I haven’t abandoned Cassie Sandsmark. I still use her as an avatar on so many sites and forums. My personal contact cards (which I had out to new friends at cons and parties) still feature her prominently, fierce and determined and ready for battle. I still look to her and see what I want to be: a nerd made good. The awkward little geek who grew into someone strong, someone beautiful, someone confident and brave, someone unafraid of her intelligence and her power. Someone who makes no apologies for who or what she is. She is, in so many ways, the woman I wish I was, and the woman I try to be. I call myself Themiscyra, and that’s an homage to all the Amazons, both mythological and fictional, but above all else, it’s my homage to her. The superhero who shares my name. The girl who shares my past. The woman who inspires my geeky little heart to greatness.
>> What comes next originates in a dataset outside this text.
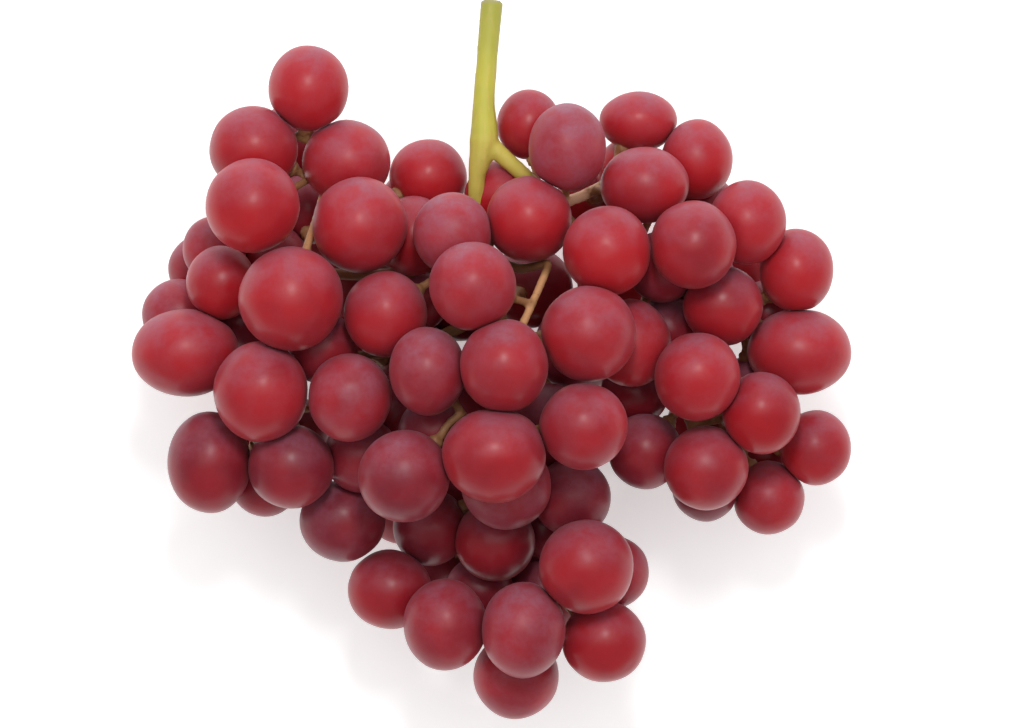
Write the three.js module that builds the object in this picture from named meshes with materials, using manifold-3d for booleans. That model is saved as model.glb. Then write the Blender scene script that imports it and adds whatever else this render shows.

I don’t care what DC’s done to her. Cassandra Sandsmark, daughter of Zeus, demigoddess, Wonder Girl – she’s freaking awesome. Part of me will always love her. And somewhere, in some parallel fictitious world where the colors are a whole lot brighter and everyone laughs at the laws of physics, I know she’s still out there, blazing her own trail, fighting the forces of evil, and going on some truly epic adventures.

And maybe, someday, the Cassie Sandsmark I know and love will return to the printed page. Or to the Young Justice TV show. I’ll be keeping an eye out. But don’t expect me to sit idly by. This Wonder Girl has her own adventures to see to.